According to Reed Wood of the University of Essex and Lindsey Allemang of the University of Iowa, the "combination of a permissive gender ideology and acute resource pressures contributed to the large-scale recruitment of female combatants" by the LTTE.

Malathi was the first female LTTE fighter to die during the war, being killed in action in 1987 in a battle with the Indian Peace Keeping Force. A brigade of the LTTE was later named after her, the Malathi Brigade. Maria Vasanthi Michael, known under the nom de guerre Major Sothiya, commanded the first women-only unit of the LTTE, the Sothiya Brigade, formed in 1989. The Gonagala massacre in 1999, where 54 civilian villagers were murdered by the LTTE, gained notoriety for being perpetrated by a mostly female LTTE force.

Women also participated in the LTTE Black Tigers suicide attacks, including the Assassination of Rajiv Gandhi, carried out by Kalaivani Rajaratnam.

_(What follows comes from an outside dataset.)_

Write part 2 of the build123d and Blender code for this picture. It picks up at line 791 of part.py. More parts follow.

According to Josh Roose of the Australian Catholic University, the LTTE "are widely credited with mainstreaming the use of the suicide vest as a force multiplier," instilling "an increased sense of horror and terror among the wider population that anyone—man or woman—might be the next bomber."

== In the Sri Lankan military ==
In February 1998, the Sri Lanka Air Force reported that it had received over 800 applications from women to enlist to fly transport planes in the war zone after launching its first recruitment advertising campaign aimed at women.

== Aftermath ==
Post-war, many women who fought with the LTTE faced difficulties in transitioning to civilian life, particularly as they were often expected to occupy less equal roles than they had as combatants.

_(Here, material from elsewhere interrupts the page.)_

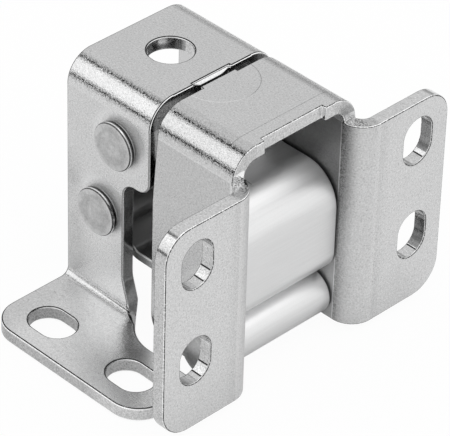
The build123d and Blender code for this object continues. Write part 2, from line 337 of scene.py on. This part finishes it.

Around half of the HALO Trust staff working on demining operations in Sri Lanka are women.

== In popular culture ==

=== Literature ===
Journalist Rohini Mohan 2014 non-fiction book The Seasons of Trouble includes the story of a female combattant in the LTTE.

V. V. Ganeshananthan's 2023 novel Brotherless Night follows the coming-of-age story of a teenage girl who wishes to become a doctor but gets swept up in the civil war.

=== Film ===
In 1998, Indian director Santosh Sivan released the film The Terrorist, based on LTTE suicide bomber Kalaivani Rajaratnam.